In February, Barbara Crow will meet with her mother-in-law’s quilting bee in Peterborough, her mother’s synagogue friends in Victoria and a group of retirees in Duncan, British Columbia. She and co-researcher Kim Sawchuk of Concordia University want to know whether and how seniors use cellphones.

Right: Barbara Crow

“Many senior citizens use these mobile technologies, yet they are completely absent from any discussion on their use,” says Crow (BA Hons. ’84, MA ’86, PhD ’94), a communications and women’s studies professor and now associate dean of research for York’s Faculty of Liberal Arts & Professional Studies.

Seventy-two per cent of Canadians have access to cellphones, and wireless carriers offer coverage to more than 99 per cent of Canadians. More than a phone, it is increasingly versatile – the communications device of choice for sending text messages, taking photos, surfing the Internet, listening to music, playing games and updating a calendar.

The industry markets almost exclusively to youth and middle-aged professionals. And researchers studying cellphone use have also focused on the young and upwardly mobile.

Left: Kim Sawchuk

Crow and Sawchuk (PhD ’91) have begun preliminary research to find out if, how and why seniors are using mobile technologies. “We both have aging parents and we’ve been watching how cellphones are changing everyday lives,” says Crow. They have received a three-year standard Social Sciences & Humanities Research Council of Canada grant totalling $103,903 to complete this research by 2011.

“Individuals over 60 are soon going to make up a larger proportion of the population than youth,” says Crow, who has been studying digital technologies and their social, cultural, political and economic impact since the early 1980s.

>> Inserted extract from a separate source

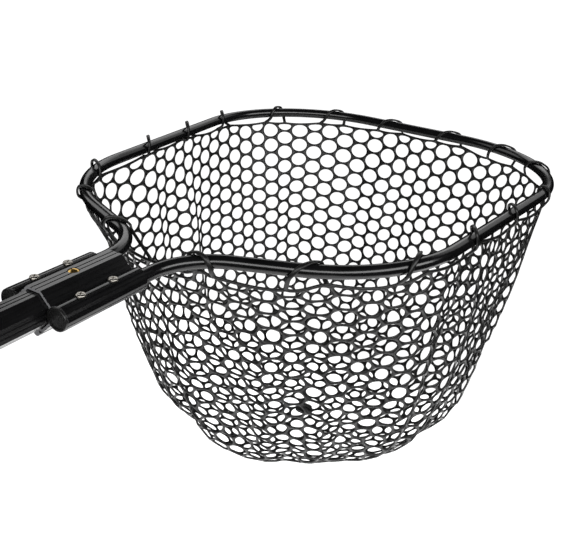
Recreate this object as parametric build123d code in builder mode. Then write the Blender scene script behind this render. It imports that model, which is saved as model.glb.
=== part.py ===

“So many government services are online,” says Crow. Yet many older people, especially impoverished women, have no way to access those services. “Do we think because people can’t afford them, they shouldn’t have access to them?” The question is, “How can we ensure their needs are going to be served?”

Compared to other countries, information and communication technology services in Canada – including cellphone and Internet – cost more and deliver less, says Crow. A 2009 broadband study by Harvard University's Berkman Center for Internet & Society ranked Canada in the bottom third among 30 countries for speed and cost.

If these new communications devices are so critical and costs are high, who is being penalized? Those on lower incomes, including the elderly, suggest Crow and Sawchuk.

“With our research, we’ll be able to say to government, here’s a list of things you should think about when designing public services,” says Crow, who, believe it or not, doesn’t own a cellphone.

“This is about making a group who can provide us with wisdom and reflection a part of significant changes that are happening,” says Crow.

This research could lead to other projects. For Crow and Sawchuk, the growing popularity of cellphones raises questions around communications policy: What portion of the spectrum of airwaves used to transmit digital signals should be public and not commercial? How do we address privacy issues? Cellphones work best in urban areas, but should the government ensure rural and remote parts of Canada also have access?

Crow and Sawchuk are also co-directors of the Mobile Media Lab, which supports interdisciplinary research into wireless communications and mobile technology. They are co-editors, along with York Professor Michael Longford, of The Wireless Spectrum: The Politics, Practices, and Poetics of Mobile Media, to be published by  the University of Toronto Press this year.